>>

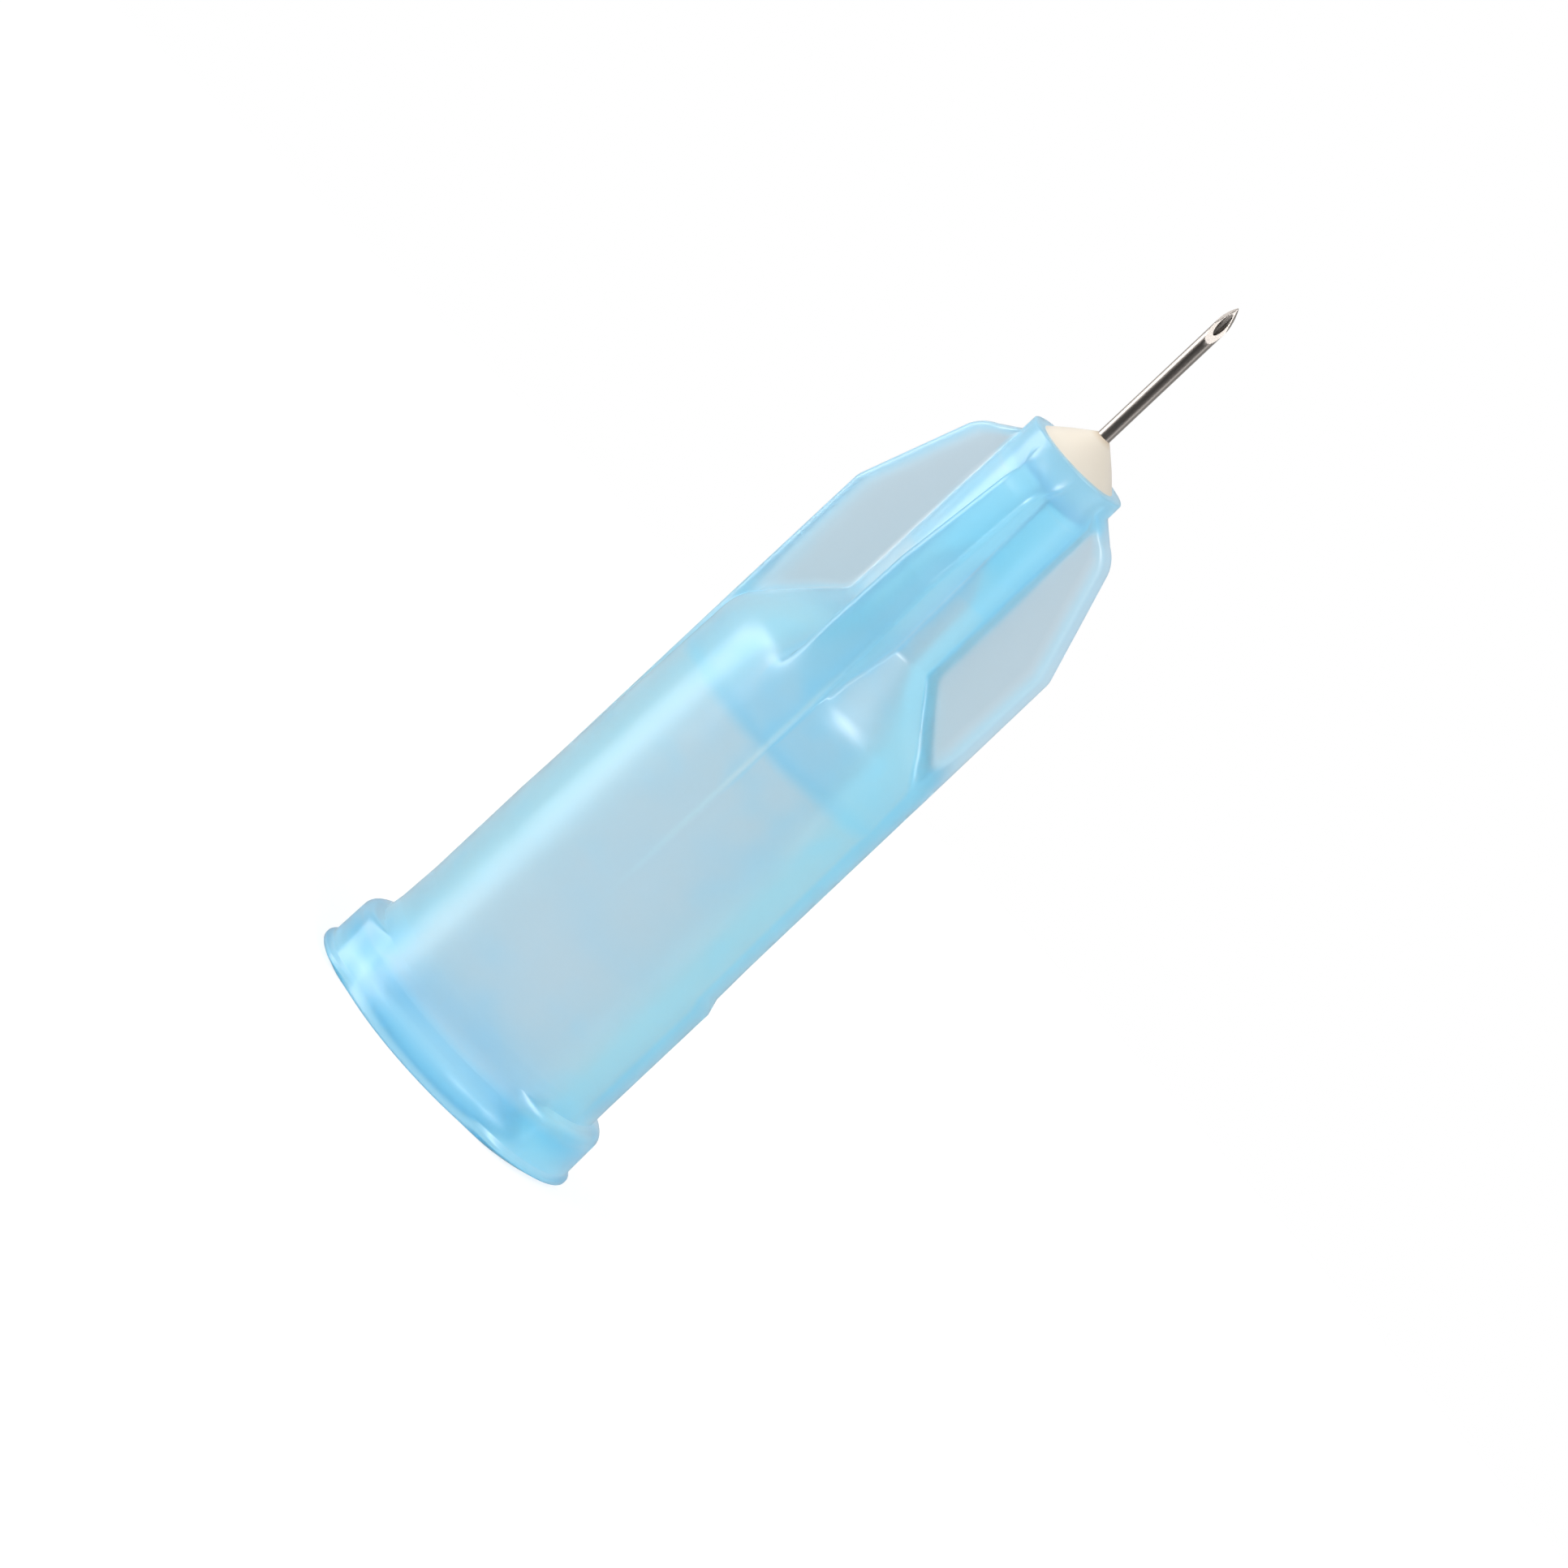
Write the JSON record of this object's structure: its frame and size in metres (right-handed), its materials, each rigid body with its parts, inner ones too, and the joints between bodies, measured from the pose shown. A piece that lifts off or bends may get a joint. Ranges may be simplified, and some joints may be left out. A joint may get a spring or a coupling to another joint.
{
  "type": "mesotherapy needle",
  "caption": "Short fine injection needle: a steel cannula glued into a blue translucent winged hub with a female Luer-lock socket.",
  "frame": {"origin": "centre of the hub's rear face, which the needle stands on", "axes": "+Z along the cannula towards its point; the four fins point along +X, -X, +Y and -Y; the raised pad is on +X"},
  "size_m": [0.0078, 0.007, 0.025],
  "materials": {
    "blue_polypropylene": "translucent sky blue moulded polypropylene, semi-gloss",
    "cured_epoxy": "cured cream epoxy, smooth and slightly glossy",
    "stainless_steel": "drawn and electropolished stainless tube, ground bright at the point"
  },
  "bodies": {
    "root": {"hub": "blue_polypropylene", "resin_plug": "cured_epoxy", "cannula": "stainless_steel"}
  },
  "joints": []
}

<<

WHAT TO WORK ON: Repeat the whole listing exactly, keeping every line intact.

FULL OUTPUT:
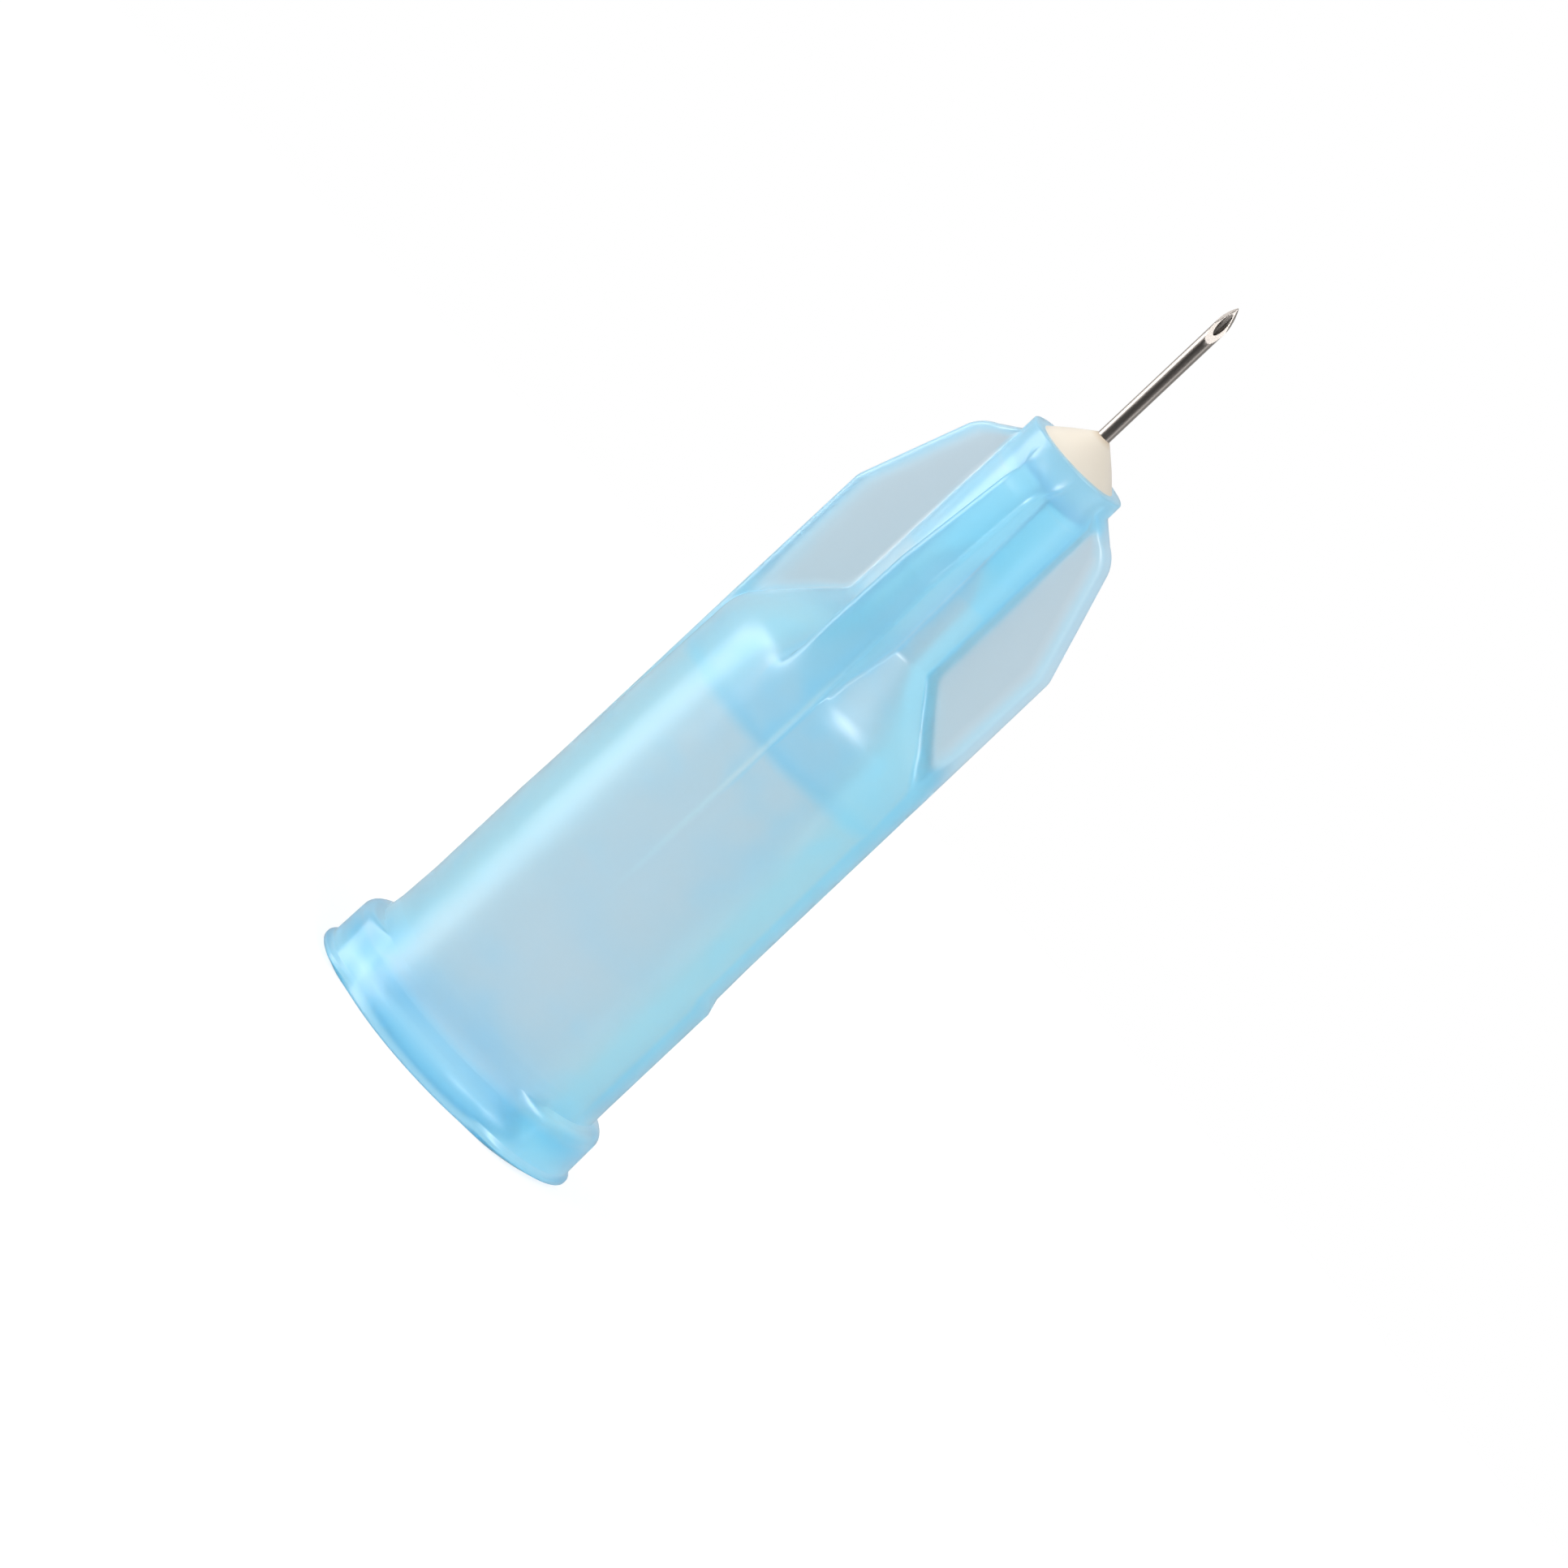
Write the JSON record of this object's structure: its frame and size in metres (right-handed), its materials, each rigid body with its parts, inner ones too, and the joints between bodies, measured from the pose shown. A piece that lifts off or bends may get a joint. Ranges may be simplified, and some joints may be left out. A joint may get a spring or a coupling to another joint.
{
  "type": "mesotherapy needle",
  "caption": "Short fine injection needle: a steel cannula glued into a blue translucent winged hub with a female Luer-lock socket.",
  "frame": {"origin": "centre of the hub's rear face, which the needle stands on", "axes": "+Z along the cannula towards its point; the four fins point along +X, -X, +Y and -Y; the raised pad is on +X"},
  "size_m": [0.0078, 0.007, 0.025],
  "materials": {
    "blue_polypropylene": "translucent sky blue moulded polypropylene, semi-gloss",
    "cured_epoxy": "cured cream epoxy, smooth and slightly glossy",
    "stainless_steel": "drawn and electropolished stainless tube, ground bright at the point"
  },
  "bodies": {
    "root": {"hub": "blue_polypropylene", "resin_plug": "cured_epoxy", "cannula": "stainless_steel"}
  },
  "joints": []
}